The Stars In Our Sky


The other day, I was introduced to a poem by Ann Weems that I have been reading and re-reading ever since.

It feels like a good one to share during this season of Easter because it speaks to the divine rhythm of dying and rising that was dramatically and incredibly embodied in the Resurrection of Jesus. 

But there's more to this poem because it begins with the grief that comes with significant loss.  

It starts with John chapter 11, where Jesus weeps over the death of his friend Lazarus just before Lazarus walks out of his tomb, wrapped in burial clothes. 

Jesus wept,  
              and in his weeping, 
              he joined himself forever 
              to those who mourn.
       He stands now throughout all time,  
               this Jesus weeping, 
               with his arms about the weeping ones: 
       “Blessed are those who mourn,  
              for they shall be comforted.” 
            He stands with the mourners, 
                   for his name is God-with-us. 

Jesus wept. 
“Blessed are those who weep, for they shall be comforted.”                 Someday.  
Someday God will wipe the tears from Rachel’s eyes. 
               In the godforsaken, obscene quicksand of life,  
                          there is a deafening alleluia 
                          rising from the souls  
                          of those who weep, 
                          and of those who weep with those who                              weep. 
                          If you watch, you will see 
                          the hand of God 
                          putting the stars back in their skies 
                          one by one.  

I don't know about you, but that poem speaks to me now.  I've been coming to grips with the reality of grief and how all our griefs and losses are connected.  
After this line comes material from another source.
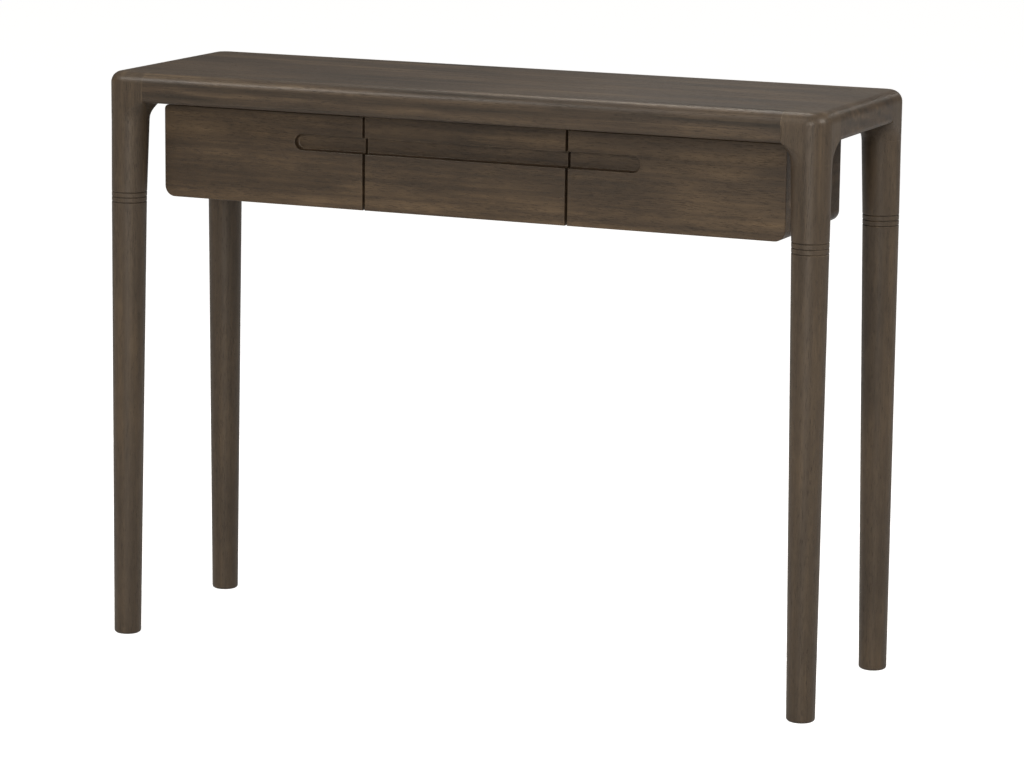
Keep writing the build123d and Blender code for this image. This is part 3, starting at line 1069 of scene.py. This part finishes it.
@dataclass
class SoftBox:
    """A soft rectangular studio light."""

    name: str
    place: tuple[float, float, float]
    aim: tuple[float, float, float]
    width: float
    height: float
    power: float
    warmth: tuple[float, float, float] = (1.0, 0.955, 0.89)

    def build(self) -> None:
        """Hang the light and turn it to its aim."""
        lamp = bpy.data.lights.new(self.name, "AREA")
        lamp.color = self.warmth
        lamp.shape = "RECTANGLE"
        lamp.size = self.width
        lamp.size_y = self.height
        lamp.energy = self.power
        holder = bpy.data.objects.new(self.name, lamp)
        bpy.context.scene.collection.objects.link(holder)
        holder.location = self.place
        facing = Vector(self.aim) - Vector(self.place)
        holder.rotation_euler = facing.to_track_quat("-Z", "Y").to_euler()


@dataclass
class Studio:
    """Camera, pale floor, soft lights and an even surrounding glow."""

    azimuth: float = math.radians(25.65)
    elevation: float = math.radians(11.0)
    roll: float = math.radians(0.312)
    distance: float = 5.275
    aim_x: float = -0.1484
    aim_z: float = 0.3651
    lens: float = 132.57
    sensor: float = 36.0
    shift: float = 0.1094
    floor_reach: float = 60.0
    floor_shade: Colour = (0.42, 0.42, 0.42, 1.0)
    floor_glow: float = 0.86
    floor_bounce: float = 0.34
    horizon_glow: Colour = (0.10, 0.097, 0.092, 1.0)
    overhead_glow: Colour = (0.44, 0.425, 0.40, 1.0)
    backdrop: Colour = (1.0, 1.0, 1.0, 1.0)

    def build(self) -> None:
        """Set up the whole studio."""
        self.add_camera()
        self.add_floor()
        self.add_glow()
        for box in (
            SoftBox("top_softbox", (-0.45, 0.9, 3.0), (0.0, 0.0, 0.7), 0.6, 1.8, 30.0),
            SoftBox("left_kicker", (-1.75, -2.1, 3.0), (-0.5, 0.0, 0.7), 0.6, 0.8, 72.0),
            SoftBox("front_key", (1.3, -4.7, 1.9), (0.1, 0.0, 0.3), 1.8, 2.0, 198.0),
            SoftBox("back_panel", (-0.6, 3.3, 1.5), (0.35, 0.0, 0.8), 1.2, 1.0, 1.4),
            SoftBox("back_glint", (1.25, 3.3, 2.3), (0.5, 0.0, 0.8), 0.5, 0.5, 7.0),
            SoftBox("side_fill", (3.0, -0.4, 2.4), (0.3, 0.0, 0.6), 1.4, 1.4, 92.0),
        ):
            box.build()
        settings = bpy.context.scene.view_settings
        settings.view_transform = "Standard"
        settings.look = "None"

    def add_camera(self) -> None:
        """Place the camera on its bearing round the table, with its small roll."""
        back = Vector((
            math.sin(self.azimuth) * math.cos(self.elevation),
            -math.cos(self.azimuth) * math.cos(self.elevation),
            math.sin(self.elevation),
        ))
        lens = bpy.data.cameras.new("studio_camera")
        lens.lens = self.lens
        lens.sensor_width = self.sensor
        lens.shift_x = self.shift
        lens.clip_end = 200.0
        camera = bpy.data.objects.new("studio_camera", lens)
        bpy.context.scene.collection.objects.link(camera)
        camera.location = Vector((self.aim_x, 0.0, self.aim_z)) + back * self.distance
        turned = back.to_track_quat("Z", "Y").to_matrix().to_4x4()
        rolled = turned @ Euler((0.0, 0.0, self.roll)).to_matrix().to_4x4()
        camera.rotation_euler = rolled.to_euler()
        bpy.context.scene.camera = camera

    def add_floor(self) -> None:
        """Lay a wide pale floor."""
        reach = self.floor_reach
        mesh = bpy.data.meshes.new("floor")
        corners = [(-reach, -reach, 0), (reach, -reach, 0), (reach, reach, 0), (-reach, reach, 0)]
        mesh.from_pydata(corners, [], [(0, 1, 2, 3)])
        floor = bpy.data.objects.new("floor", mesh)
        bpy.context.scene.collection.objects.link(floor)
        material, web, shader = new_material("pale_floor")
        web.feed(shader.inputs["Base Color"], self.floor_shade)
        web.feed(shader.inputs["Roughness"], 0.9)
        web.feed(shader.inputs["Specular IOR Level"], 0.1)
        web.feed(shader.inputs["Emission Color"], (1.0, 1.0, 1.0, 1.0))
        seen = web.add("ShaderNodeLightPath").outputs["Is Camera Ray"]
        glow = web.maths("MULTIPLY_ADD", seen, self.floor_glow - self.floor_bounce, self.floor_bounce)
        web.feed(shader.inputs["Emission Strength"], glow)
        mesh.materials.append(material)

    def add_glow(self) -> None:
        """Surround the studio with a glow that is dim near the horizon and bright overhead."""
        world = bpy.data.worlds.new("studio_glow")
        bpy.context.scene.world = world
        world.use_nodes = True
        web = Web(world.node_tree)
        direction = web.add("ShaderNodeTexCoord").outputs["Generated"]
        split = web.add("ShaderNodeSeparateXYZ")
        web.feed(split.inputs["Vector"], direction)
        height = web.spread(split.outputs["Z"], 0.25, 0.95)
        glow = web.blend(height, self.horizon_glow, self.overhead_glow)
        seen = web.add("ShaderNodeLightPath").outputs["Is Camera Ray"]
        shown = web.blend(seen, glow, self.backdrop)
        background = web.add("ShaderNodeBackground")
        web.feed(background.inputs["Color"], shown)
        web.feed(background.inputs["Strength"], 1.0)
        output = web.add("ShaderNodeOutputWorld")
        web.feed(output.inputs["Surface"], background.outputs["Background"])


def main() -> None:
    """Build the studio and every sub-assembly in order."""
    logging.basicConfig(level=logging.INFO, format="%(name)s: %(message)s")
    for assembly in (Studio(), TableTop(), Legs(), DrawerCase(), Drawers(), Fixings()):
        assembly.build()


if __name__ == "__main__":
    main()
When our grief over a loss returns, it reminds us of all the losses that have come before it and all those that have happened since.  It also gives us a sense that grief is ongoing with its restorative but often awful work.  

And we are also confronted with the reality that there will be more losses to grieve as we keep journeying through life.  

But throughout all our griefs and losses, we have this image of a weeping Savior to sustain us.  Because Jesus wept, we know that God fully understands what we feel during our grief over what or who has been lost to us. 

And we also know that whatever weeping we may do is like a prayer to that same God who is constantly at work "putting the stars back" in our skies. 

The last line is what gets me, though.  " by one."  

The light returns slowly to us when we feel the darkness of loss.  The stars get put back into place over time, and we often don't fully recognize they are there until we finally look up and see them all twinkling above us. 

And some of the constellations that we see are different.  

Because when you find your way through grief, you end up in a different place, more often than not.  In those new hemispheres, our view of the sky has shifted enough for us to see new lights to guide us home.  

May you rest in the hope of this today and every day.  And may the grace and peace of our Lord Jesus Christ be with you now and always. Amen.